Plaintiffs object to the construction of certain sanitation and housing facilities in Yosemite, the firing of three of the plaintiffs from employment in Yosemite, and the mounting of what plaintiffs allege to be a publicity campaign promoting the use of the park by business and associational conventions. (Second Amended Complaint at 4). Plaintiffs contend that the publicity campaign and the construction constitute a "breach of trust" by the National Park Service and violate an "administrative ruling" within the meaning of the Administrative Procedure Act. Plaintiffs also contend that the discharge of the three plaintiffs deprived them of their rights "to exercise and engage in freedom of speech and expression, and to engage in protected labor activities without reprisals therefor" (Second Amended Complaint at 8) and that defendants failed to conform with the requirements of the National Environmental Policy Act ("NEPA").

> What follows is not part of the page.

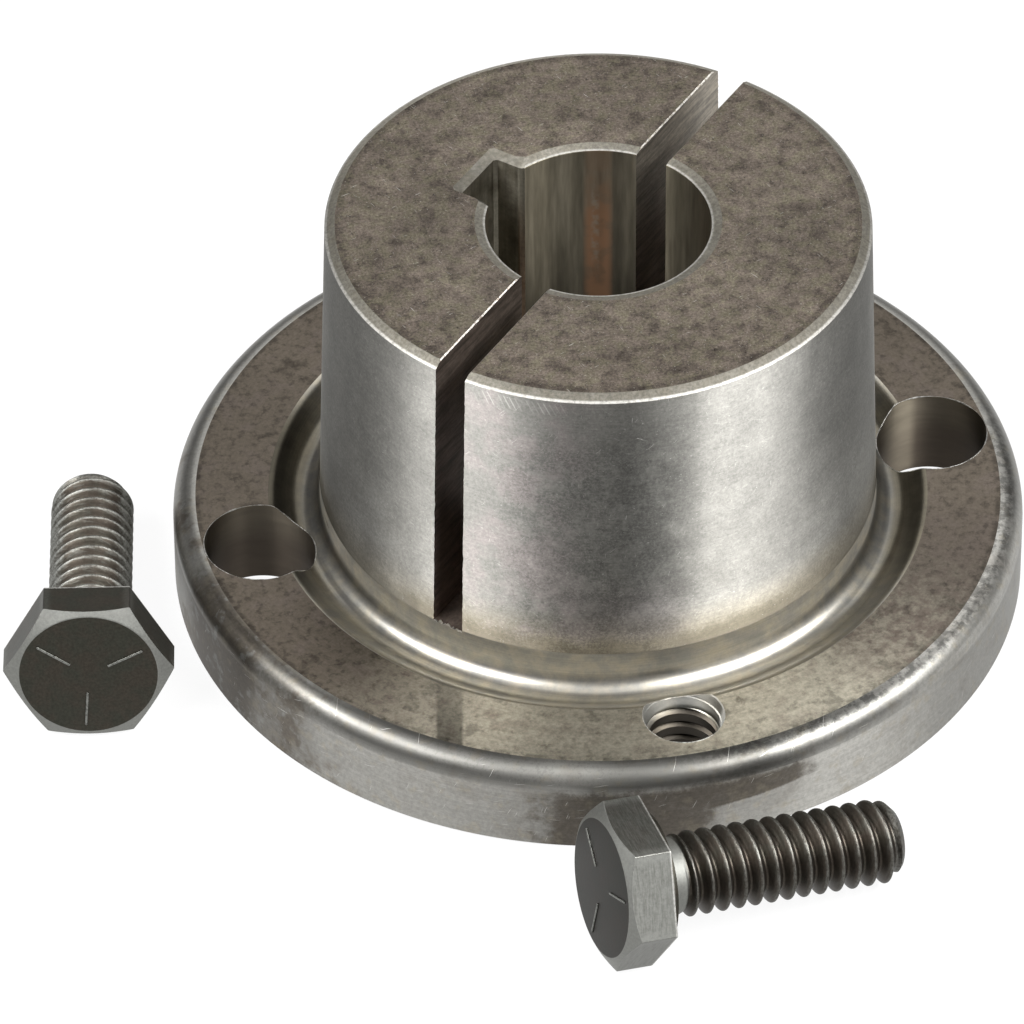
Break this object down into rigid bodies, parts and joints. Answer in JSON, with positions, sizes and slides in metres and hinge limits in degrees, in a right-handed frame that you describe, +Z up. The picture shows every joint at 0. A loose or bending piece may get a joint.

Plaintiffs contend that the federal defendants' actions violate the duties imposed upon the Secretary of the Interior by the National Park Service Act, 16 U.S.C. §§ 1, 1a-1, 20 et seq., and thereby constitute a "breach of trust." The Supreme Court described the Secretary's fiduciary duties in Knight v. United States Land Association, 142 U.S. 161, 181, 12 S. Ct. 258, 264, 35 L.Ed. 974 (1891), where it held that the Secretary of the Interior has the power to order new surveys of public lands:

"The secretary is the guardian of the people of the United States over the public lands. The obligations of his oath of office oblige him to see that the law is carried out, and that none of the public domain is wasted or is disposed of to a party not entitled to it."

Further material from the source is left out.